[JSON records of objects]
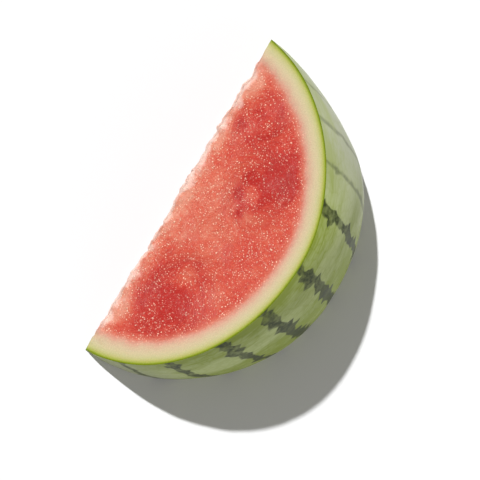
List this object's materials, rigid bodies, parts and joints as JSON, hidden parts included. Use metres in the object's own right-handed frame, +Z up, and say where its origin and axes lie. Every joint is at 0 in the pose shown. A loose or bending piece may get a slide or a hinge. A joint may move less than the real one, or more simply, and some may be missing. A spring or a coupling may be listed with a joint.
{
  "type": "watermelon wedge",
  "caption": "Wedge of round seedless watermelon with striped green rind and red flesh, lying on one of its two cut faces.",
  "frame": {"origin": "under the middle of the bounding box, on the surface the wedge lies on", "axes": "+X along the thin edge where the two cuts meet, +Y from that edge towards the rind, +Z up from the lower cut face"},
  "size_m": [0.231, 0.1166, 0.0797],
  "materials": {
    "watermelon": "moist crumbly red flesh on the cuts, with a pale green rind and a waxy skin in two greens"
  },
  "bodies": {
    "root": {"watermelon_wedge": "watermelon"}
  },
  "joints": []
}
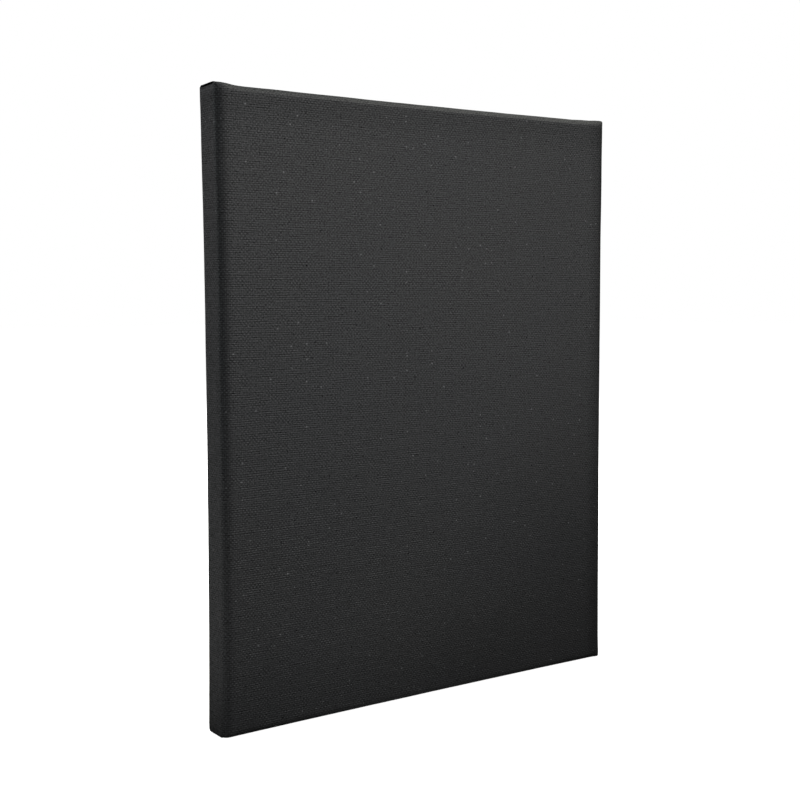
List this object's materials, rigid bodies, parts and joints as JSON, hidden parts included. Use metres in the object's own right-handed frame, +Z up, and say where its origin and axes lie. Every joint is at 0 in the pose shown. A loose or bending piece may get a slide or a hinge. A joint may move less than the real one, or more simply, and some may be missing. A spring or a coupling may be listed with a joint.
{
  "type": "stretched canvas",
  "caption": "Portrait artist's canvas: black primed cotton cloth wrapped and stapled over a mitred pine stretcher frame with loose wedge keys that slide out of the corner slots.",
  "frame": {"origin": "middle of the lower edge, in the middle of the depth, at the height of the lowest cloth fold", "axes": "+X to the right across the painted face as its viewer sees it, -Y out of the painted face, +Y out of the back, +Z up the picture"},
  "size_m": [0.2032, 0.0154, 0.254],
  "materials": {
    "primed_cloth": "matte black primed cotton, plain weave",
    "bar_wood": "planed unvarnished pine",
    "key_wood": "sawn unvarnished wood",
    "staple_steel": "galvanised wire"
  },
  "bodies": {
    "stretched_frame": {"canvas_cloth": "primed_cloth", "stretcher_bar_bottom": "bar_wood", "stretcher_bar_right": "bar_wood", "stretcher_bar_top": "bar_wood", "stretcher_bar_left": "bar_wood", "staples_bottom": "staple_steel", "staples_right": "staple_steel", "staples_top": "staple_steel", "staples_left": "staple_steel", "corner_staple_top_left": "staple_steel", "corner_staple_top_right": "staple_steel", "corner_staple_bottom_left": "staple_steel", "corner_staple_bottom_right": "staple_steel"},
    "key_bottom_right_upright": {"key_bottom_right_upright": "key_wood"},
    "key_bottom_left_upright": {"key_bottom_left_upright": "key_wood"},
    "key_top_right_level": {"key_top_right_level": "key_wood"},
    "key_bottom_right_level": {"key_bottom_right_level": "key_wood"},
    "key_top_left_upright": {"key_top_left_upright": "key_wood"},
    "key_top_right_upright": {"key_top_right_upright": "key_wood"},
    "key_bottom_left_level": {"key_bottom_left_level": "key_wood"},
    "key_top_left_level": {"key_top_left_level": "key_wood"}
  },
  "joints": [
    {"name": "key_bottom_right_upright_slide", "type": "slide", "parent": "stretched_frame", "child": "key_bottom_right_upright", "axis": [0, 0, 1], "range_m": [0, 0.02]},
    {"name": "key_bottom_left_upright_slide", "type": "slide", "parent": "stretched_frame", "child": "key_bottom_left_upright", "axis": [0, 0, 1], "range_m": [0, 0.02]},
    {"name": "key_top_right_level_slide", "type": "slide", "parent": "stretched_frame", "child": "key_top_right_level", "axis": [-1, 0, 0], "range_m": [0, 0.02]},
    {"name": "key_bottom_right_level_slide", "type": "slide", "parent": "stretched_frame", "child": "key_bottom_right_level", "axis": [-1, 0, 0], "range_m": [0, 0.02]},
    {"name": "key_top_left_upright_slide", "type": "slide", "parent": "stretched_frame", "child": "key_top_left_upright", "axis": [0, 0, -1], "range_m": [0, 0.02]},
    {"name": "key_top_right_upright_slide", "type": "slide", "parent": "stretched_frame", "child": "key_top_right_upright", "axis": [0, 0, -1], "range_m": [0, 0.02]},
    {"name": "key_bottom_left_level_slide", "type": "slide", "parent": "stretched_frame", "child": "key_bottom_left_level", "axis": [1, 0, 0], "range_m": [0, 0.02]},
    {"name": "key_top_left_level_slide", "type": "slide", "parent": "stretched_frame", "child": "key_top_left_level", "axis": [1, 0, 0], "range_m": [0, 0.02]}
  ]
}
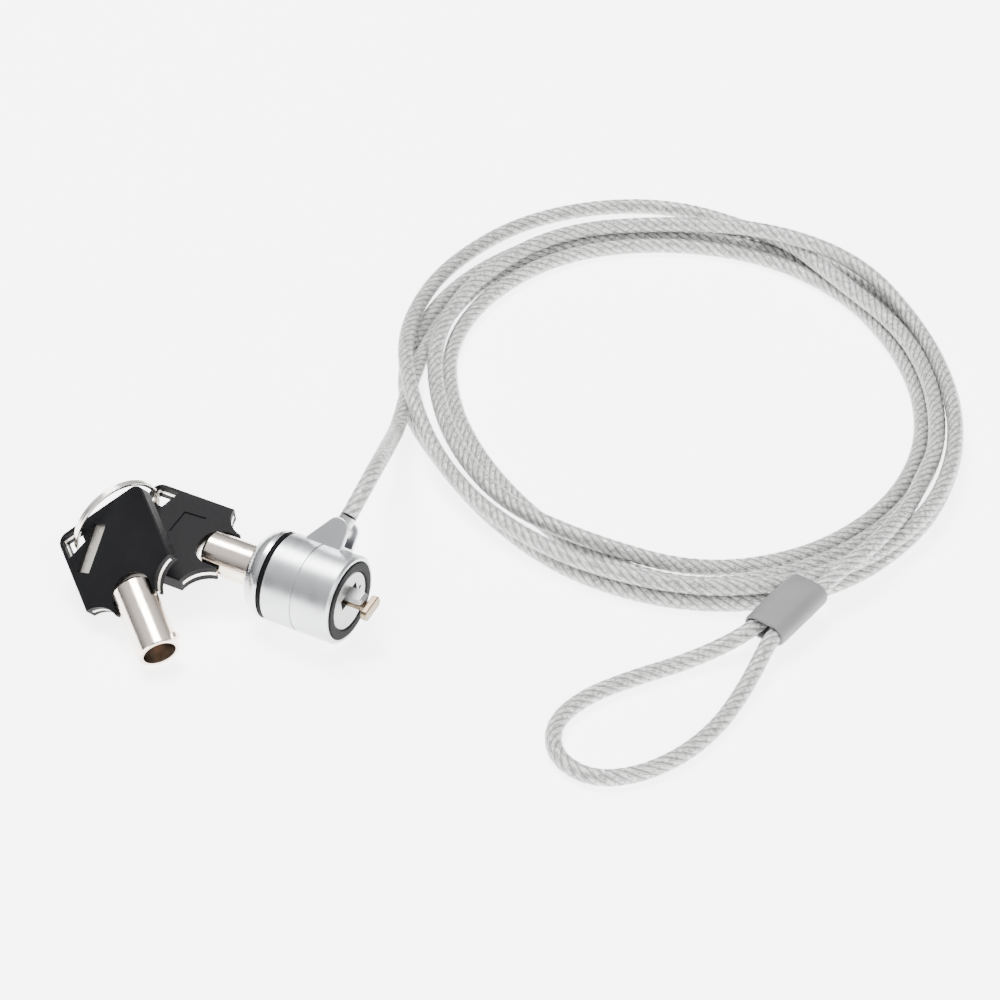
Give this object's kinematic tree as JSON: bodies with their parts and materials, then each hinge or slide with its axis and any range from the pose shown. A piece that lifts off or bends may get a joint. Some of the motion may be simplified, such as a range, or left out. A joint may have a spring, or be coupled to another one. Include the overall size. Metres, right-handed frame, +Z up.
{
  "type": "laptop cable lock",
  "caption": "Laptop cable lock: round lock with a T-bar nose, tubular keys on a split ring, and a coiled jacketed steel cable ending in an eye.",
  "frame": {"origin": "centre of the nose face, on the lock's axis, where the lock meets the device", "axes": "+X out of the nose along the T-bar, +Z up; the lock, keys and cable lie on a surface at z = -10 mm"},
  "size_m": [0.1604, 0.2136, 0.0271],
  "materials": {
    "satin_silver": "satin",
    "black_rubber": "matte",
    "zinc_nose": "bead blasted",
    "lock_steel": "turned",
    "brass": "turned",
    "spring_steel": "bright wire",
    "bar_nickel": "satin nickel",
    "terminal_steel": "satin",
    "cable_jacket": "clear jacket over twisted wire rope",
    "ferrule_grey": "matte",
    "key_nickel": "bright nickel",
    "plate_nickel": "satin nickel",
    "bow_black": "fine matte",
    "ring_nickel": "bright nickel"
  },
  "bodies": {
    "lock": {"lock_body": "satin_silver", "yoke_pin": "lock_steel", "rear_bezel": "satin_silver", "bezel_o_ring": "black_rubber", "nose_ring": "black_rubber", "nose_plate": "zinc_nose", "lock_sleeve": "lock_steel", "pin_housing": "brass", "driver_pins": "brass", "pin_springs": "spring_steel"},
    "rotor": {"rotor": "brass", "tumbler_pins": "brass", "t_bar": "bar_nickel", "retaining_clip": "lock_steel"},
    "inserted_key": {"key_2_tube": "key_nickel", "key_2_plate": "plate_nickel", "key_2_cover_front": "bow_black", "key_2_cover_back": "bow_black"},
    "key_ring": {"split_ring": "ring_nickel"},
    "loose_key": {"key_1_tube": "key_nickel", "key_1_plate": "plate_nickel", "key_1_cover_front": "bow_black", "key_1_cover_back": "bow_black"},
    "cable": {"cable_terminal": "terminal_steel", "cable_lead": "cable_jacket", "cable_coil": "cable_jacket", "cable_tail": "cable_jacket", "cable_eye": "cable_jacket", "ferrule": "ferrule_grey"}
  },
  "joints": [
    {"name": "lock_turn", "type": "hinge", "parent": "lock", "child": "rotor", "pos_m": [0, 0, 0], "axis": [1, 0, 0], "range_deg": [0, 90]},
    {"name": "key_withdraw", "type": "slide", "parent": "rotor", "child": "inserted_key", "axis": [-1, 0, 0], "range_m": [0, 0.012]},
    {"name": "ring_swing", "type": "hinge", "parent": "inserted_key", "child": "key_ring", "pos_m": [-0.0537, 0.007, 0.0015], "axis": [-0.1173, 0.0685, -0.9907], "range_deg": [0, 45]},
    {"name": "loose_key_swing", "type": "hinge", "parent": "key_ring", "child": "loose_key", "pos_m": [-0.0624, -0.0121, -0.0002], "axis": [0.0619, -0.1885, 0.9801], "range_deg": [-25, 0]},
    {"name": "cable_swivel", "type": "hinge", "parent": "lock", "child": "cable", "pos_m": [-0.008, 0.00955, 0.00955], "axis": [0, -0.7071, 0.7071], "range_deg": [-35, 35]}
  ]
}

= Short task =
Set down all of the entries exactly, please.

= Result of the exercise =
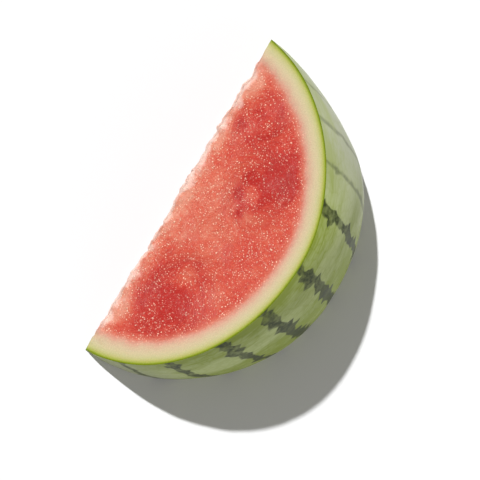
List this object's materials, rigid bodies, parts and joints as JSON, hidden parts included. Use metres in the object's own right-handed frame, +Z up, and say where its origin and axes lie. Every joint is at 0 in the pose shown. A loose or bending piece may get a slide or a hinge. A joint may move less than the real one, or more simply, and some may be missing. A spring or a coupling may be listed with a joint.
{
  "type": "watermelon wedge",
  "caption": "Wedge of round seedless watermelon with striped green rind and red flesh, lying on one of its two cut faces.",
  "frame": {"origin": "under the middle of the bounding box, on the surface the wedge lies on", "axes": "+X along the thin edge where the two cuts meet, +Y from that edge towards the rind, +Z up from the lower cut face"},
  "size_m": [0.231, 0.1166, 0.0797],
  "materials": {
    "watermelon": "moist crumbly red flesh on the cuts, with a pale green rind and a waxy skin in two greens"
  },
  "bodies": {
    "root": {"watermelon_wedge": "watermelon"}
  },
  "joints": []
}
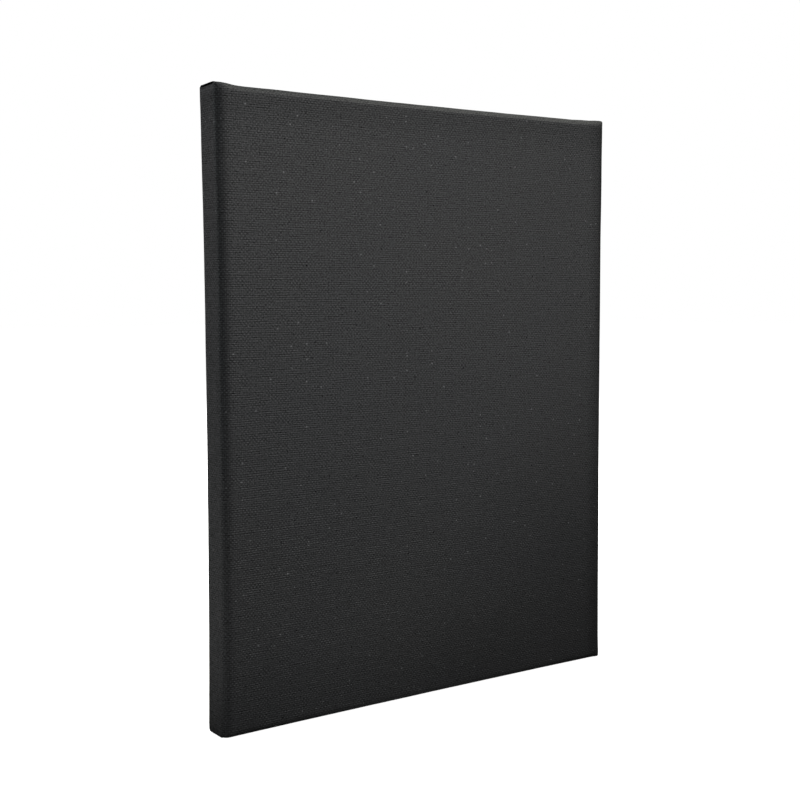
List this object's materials, rigid bodies, parts and joints as JSON, hidden parts included. Use metres in the object's own right-handed frame, +Z up, and say where its origin and axes lie. Every joint is at 0 in the pose shown. A loose or bending piece may get a slide or a hinge. A joint may move less than the real one, or more simply, and some may be missing. A spring or a coupling may be listed with a joint.
{
  "type": "stretched canvas",
  "caption": "Portrait artist's canvas: black primed cotton cloth wrapped and stapled over a mitred pine stretcher frame with loose wedge keys that slide out of the corner slots.",
  "frame": {"origin": "middle of the lower edge, in the middle of the depth, at the height of the lowest cloth fold", "axes": "+X to the right across the painted face as its viewer sees it, -Y out of the painted face, +Y out of the back, +Z up the picture"},
  "size_m": [0.2032, 0.0154, 0.254],
  "materials": {
    "primed_cloth": "matte black primed cotton, plain weave",
    "bar_wood": "planed unvarnished pine",
    "key_wood": "sawn unvarnished wood",
    "staple_steel": "galvanised wire"
  },
  "bodies": {
    "stretched_frame": {"canvas_cloth": "primed_cloth", "stretcher_bar_bottom": "bar_wood", "stretcher_bar_right": "bar_wood", "stretcher_bar_top": "bar_wood", "stretcher_bar_left": "bar_wood", "staples_bottom": "staple_steel", "staples_right": "staple_steel", "staples_top": "staple_steel", "staples_left": "staple_steel", "corner_staple_top_left": "staple_steel", "corner_staple_top_right": "staple_steel", "corner_staple_bottom_left": "staple_steel", "corner_staple_bottom_right": "staple_steel"},
    "key_bottom_right_upright": {"key_bottom_right_upright": "key_wood"},
    "key_bottom_left_upright": {"key_bottom_left_upright": "key_wood"},
    "key_top_right_level": {"key_top_right_level": "key_wood"},
    "key_bottom_right_level": {"key_bottom_right_level": "key_wood"},
    "key_top_left_upright": {"key_top_left_upright": "key_wood"},
    "key_top_right_upright": {"key_top_right_upright": "key_wood"},
    "key_bottom_left_level": {"key_bottom_left_level": "key_wood"},
    "key_top_left_level": {"key_top_left_level": "key_wood"}
  },
  "joints": [
    {"name": "key_bottom_right_upright_slide", "type": "slide", "parent": "stretched_frame", "child": "key_bottom_right_upright", "axis": [0, 0, 1], "range_m": [0, 0.02]},
    {"name": "key_bottom_left_upright_slide", "type": "slide", "parent": "stretched_frame", "child": "key_bottom_left_upright", "axis": [0, 0, 1], "range_m": [0, 0.02]},
    {"name": "key_top_right_level_slide", "type": "slide", "parent": "stretched_frame", "child": "key_top_right_level", "axis": [-1, 0, 0], "range_m": [0, 0.02]},
    {"name": "key_bottom_right_level_slide", "type": "slide", "parent": "stretched_frame", "child": "key_bottom_right_level", "axis": [-1, 0, 0], "range_m": [0, 0.02]},
    {"name": "key_top_left_upright_slide", "type": "slide", "parent": "stretched_frame", "child": "key_top_left_upright", "axis": [0, 0, -1], "range_m": [0, 0.02]},
    {"name": "key_top_right_upright_slide", "type": "slide", "parent": "stretched_frame", "child": "key_top_right_upright", "axis": [0, 0, -1], "range_m": [0, 0.02]},
    {"name": "key_bottom_left_level_slide", "type": "slide", "parent": "stretched_frame", "child": "key_bottom_left_level", "axis": [1, 0, 0], "range_m": [0, 0.02]},
    {"name": "key_top_left_level_slide", "type": "slide", "parent": "stretched_frame", "child": "key_top_left_level", "axis": [1, 0, 0], "range_m": [0, 0.02]}
  ]
}
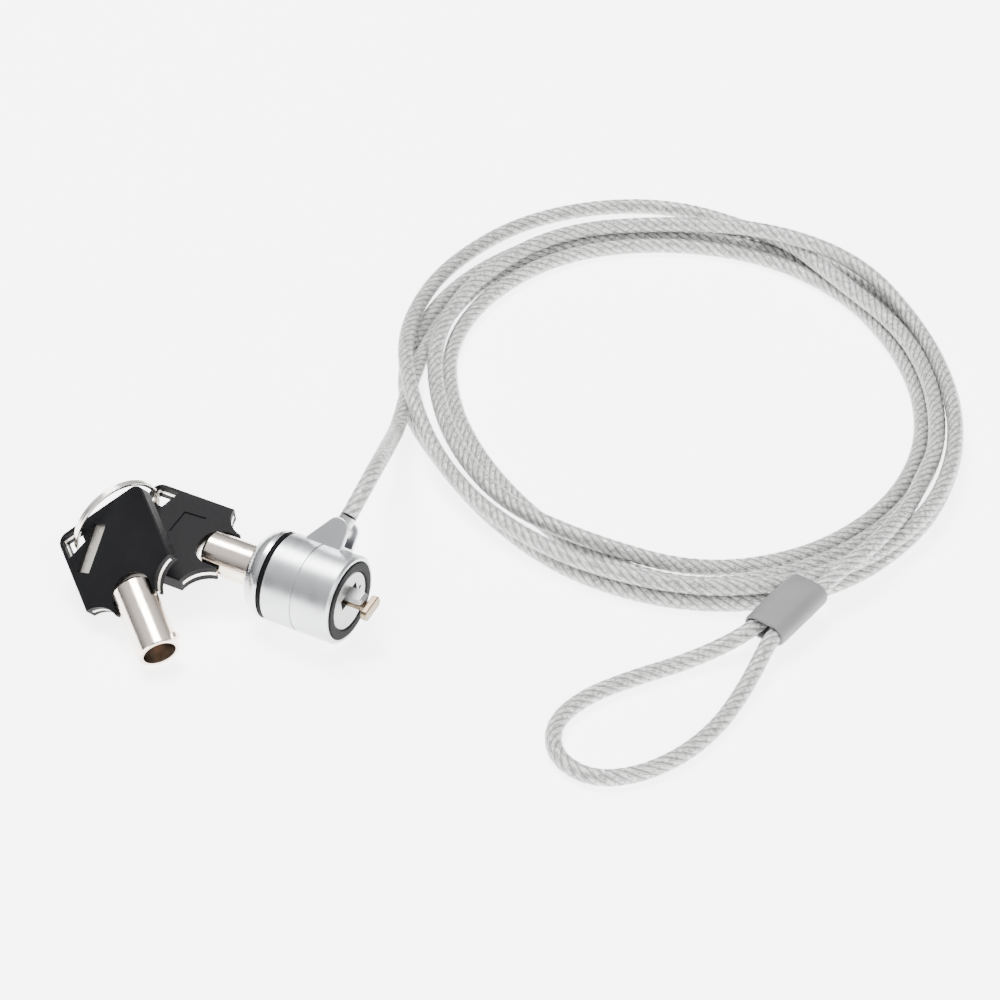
Give this object's kinematic tree as JSON: bodies with their parts and materials, then each hinge or slide with its axis and any range from the pose shown. A piece that lifts off or bends may get a joint. Some of the motion may be simplified, such as a range, or left out. A joint may have a spring, or be coupled to another one. Include the overall size. Metres, right-handed frame, +Z up.
{
  "type": "laptop cable lock",
  "caption": "Laptop cable lock: round lock with a T-bar nose, tubular keys on a split ring, and a coiled jacketed steel cable ending in an eye.",
  "frame": {"origin": "centre of the nose face, on the lock's axis, where the lock meets the device", "axes": "+X out of the nose along the T-bar, +Z up; the lock, keys and cable lie on a surface at z = -10 mm"},
  "size_m": [0.1604, 0.2136, 0.0271],
  "materials": {
    "satin_silver": "satin",
    "black_rubber": "matte",
    "zinc_nose": "bead blasted",
    "lock_steel": "turned",
    "brass": "turned",
    "spring_steel": "bright wire",
    "bar_nickel": "satin nickel",
    "terminal_steel": "satin",
    "cable_jacket": "clear jacket over twisted wire rope",
    "ferrule_grey": "matte",
    "key_nickel": "bright nickel",
    "plate_nickel": "satin nickel",
    "bow_black": "fine matte",
    "ring_nickel": "bright nickel"
  },
  "bodies": {
    "lock": {"lock_body": "satin_silver", "yoke_pin": "lock_steel", "rear_bezel": "satin_silver", "bezel_o_ring": "black_rubber", "nose_ring": "black_rubber", "nose_plate": "zinc_nose", "lock_sleeve": "lock_steel", "pin_housing": "brass", "driver_pins": "brass", "pin_springs": "spring_steel"},
    "rotor": {"rotor": "brass", "tumbler_pins": "brass", "t_bar": "bar_nickel", "retaining_clip": "lock_steel"},
    "inserted_key": {"key_2_tube": "key_nickel", "key_2_plate": "plate_nickel", "key_2_cover_front": "bow_black", "key_2_cover_back": "bow_black"},
    "key_ring": {"split_ring": "ring_nickel"},
    "loose_key": {"key_1_tube": "key_nickel", "key_1_plate": "plate_nickel", "key_1_cover_front": "bow_black", "key_1_cover_back": "bow_black"},
    "cable": {"cable_terminal": "terminal_steel", "cable_lead": "cable_jacket", "cable_coil": "cable_jacket", "cable_tail": "cable_jacket", "cable_eye": "cable_jacket", "ferrule": "ferrule_grey"}
  },
  "joints": [
    {"name": "lock_turn", "type": "hinge", "parent": "lock", "child": "rotor", "pos_m": [0, 0, 0], "axis": [1, 0, 0], "range_deg": [0, 90]},
    {"name": "key_withdraw", "type": "slide", "parent": "rotor", "child": "inserted_key", "axis": [-1, 0, 0], "range_m": [0, 0.012]},
    {"name": "ring_swing", "type": "hinge", "parent": "inserted_key", "child": "key_ring", "pos_m": [-0.0537, 0.007, 0.0015], "axis": [-0.1173, 0.0685, -0.9907], "range_deg": [0, 45]},
    {"name": "loose_key_swing", "type": "hinge", "parent": "key_ring", "child": "loose_key", "pos_m": [-0.0624, -0.0121, -0.0002], "axis": [0.0619, -0.1885, 0.9801], "range_deg": [-25, 0]},
    {"name": "cable_swivel", "type": "hinge", "parent": "lock", "child": "cable", "pos_m": [-0.008, 0.00955, 0.00955], "axis": [0, -0.7071, 0.7071], "range_deg": [-35, 35]}
  ]
}